A análise do papa procede, assim, sem deixar-se condicionar por estéreis contraposições, porém antes convidando a um sábio discernimento em vista da assunção de responsabilidades precisas, tanto da parte de cada pessoa como de quem reveste uma função de governo institucional. Neste sentido, há alguns elementos da encíclica que vale a pena sublinhar, precisamente enquanto capazes de conduzir o leitor pelos aspectos mais amplamente implicados no complexo sócio-econômico com instâncias mais universais, com princípios que, profundamente atinentes à fé cristã, contêm uma “boa nova” também para quem não é cristão.
Penso em particular na “economia da gratuidade e da fraternidade” – expressão já utilizada por João Paulo II na "Centesimus annus" – tão necessária num mundo sempre mais voltado à eficiência, mas que na realidade esquece o dom, mortifica a solidariedade, dissolve a responsabilidade. A gratuidade, declinação da “caridade na verdade” é capaz de se endereçar “além da lógica da troca dos equivalentes e do lucro como fim em si mesmo”, e de inserir nas existências dos indivíduos e nas relações sociais dinâmicas autenticamente libertadoras.

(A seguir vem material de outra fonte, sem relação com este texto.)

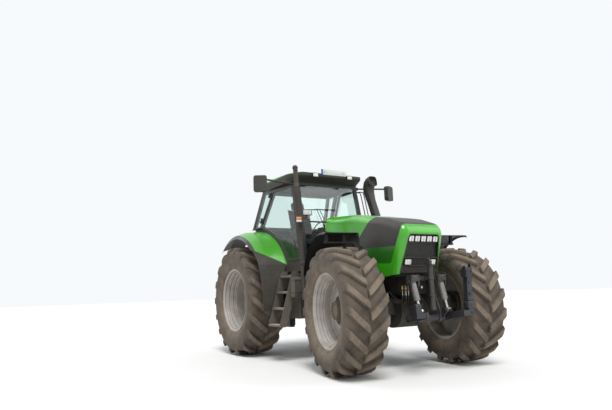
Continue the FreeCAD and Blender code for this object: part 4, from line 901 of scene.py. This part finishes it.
def make_mirror_glass():
    """A glass on the rear face of each mirror's head."""
    material = mirror_glass()
    for side, name in SIDES:
        bm = bmesh.new()
        soft_box(bm, (-0.0395, -0.094, -0.119), (-0.036, 0.094, 0.119), 0.0015)
        turn = Matrix.Rotation(radians(side * 26.8), 4, "Z")
        spot = at(MIRROR_X, side * 1.326, 2.842)
        place = Matrix.Translation(spot) @ turn @ Matrix.Translation((-0.004, 0, 0))
        piece("mirror_glass_" + name, bm, "dark_plastic", material, place=place)


def make_plate():
    """A blank plate with a blue end band, on two brackets at the front of the roof."""
    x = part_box("roof_liner")[1].x + 0.002
    low, high = 3.062, 3.160
    # Name, material, its two ends across, thickness
    for name, material, left, right, thickness in (
        ("roof_plate", PLATE_WHITE, -0.190, 0.292, 0.006),
        ("roof_plate_band", PLATE_BLUE, -0.228, -0.188, 0.007),
    ):
        bm = bmesh.new()
        soft_box(bm, (x, left, low), (x + thickness, right, high), 0.002)
        piece(name, bm, "lamp_glass", material)
    bm = bmesh.new()
    for y in (-0.16, 0.22):
        soft_box(bm, (x - 0.050, y - 0.015, 3.085), (x + 0.001, y + 0.015, 3.091), 0.002)
        soft_box(bm, (x - 0.004, y - 0.015, 3.070), (x + 0.0005, y + 0.015, 3.150), 0.0015)
        bolt(bm, (x + 0.006, y, 3.110), (1, 0, 0), 0.006, 0.005)
    piece("roof_plate_brackets", bm, "dark_plastic")


def facing(spot, out):
    """A matrix whose X points outwards from a spot, with Z upright."""
    out = Vector(out).normalized()
    side = Vector((0, 0, 1)).cross(out).normalized()
    turn = Matrix((out, side, out.cross(side))).transposed().to_4x4()
    return Matrix.Translation(spot) @ turn


def add_work_lamp(housings, lenses, spot, out, half_width, half_height, depth):
    """A square lamp: a finned housing, a frame and a glass a little in front of it."""
    place = facing(spot, out)
    w, h = half_width, half_height
    soft_box(housings, (-depth, -w, -h), (-0.006, w, h), min(0.012, 0.4 * depth), 3, place)
    for share in (-0.5, 0.0, 0.5):
        low = (-depth - 0.006, share * w - 0.003, -0.7 * h)
        high = (-depth + 0.004, share * w + 0.003, 0.7 * h)
        soft_box(housings, low, high, 0.001, 1, place)
    corners = [Vector((-0.006, a * w * 0.93, b * h * 0.93)) for a, b in CORNERS]
    edge = bmesh.new()
    strip(edge, rounded_loop(corners, 0.010), 0.008, 0.008, (1, 0, 0), True)
    merge(housings, edge, place)
    soft_box(lenses, (-0.010, -0.88 * w, -0.88 * h), (-0.001, 0.88 * w, 0.88 * h), 0.004, 2, place)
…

Um segundo aspecto evidenciado por Bento XVI é a “responsabilidade pelo desenvolvimento integral próprio e do próximo”, hoje ameaçada pela progressiva perda de consciência de que “os direitos pressupõem deveres sem os quais se transformam em arbítrio”. Responsabilidade, portanto, como assunção do nosso dever de prestar contas, “re-sponder” a quem condivide o nosso espaço vital, mas também a quem de longe sofre hoje as conseqüências do nosso agir ou às gerações futuras que receberão em herança um mundo marcado, no bem e no mal, pelas nossas condutas cotidianas. De resto, esta capacidade de “prestar contas da esperança” a quem aqui habita é uma das qualidades que a Igreja desde seu nascimento requer dos cristãos, como já testemunhava o apóstolo Pedro nos albores do cristianismo: a quem lhe pede satisfação das motivações de seu agir, o cristão deve saber responder “com doçura e respeito” (Pedro 3,15), não só e não tanto em palavras, mas com a eloqüência do próprio estilo de vida.
E enfim, não seja silenciada a renovada insistência com que Bento XVI convida ao “diálogo fecundo entre fé e razão”, que não só “torna mais eficaz a obra da caridade no social”, mas que “constitui a moldura mais apropriada para incentivar a colaboração fraterna entre crentes e não crentes, na compartilhada perspectiva de trabalhar pela justiça e pela paz da humanidade”. Sim, juntos podemos buscar e perseguir perspectivas compartilhadas, juntos podemos edificar, dia após dia, uma humanidade digna de tal nome, capaz de viver num mundo no qual, segundo a profecia do salmo, “misericórdia e verdade se encontrarão, paz e justiça se beijarão”.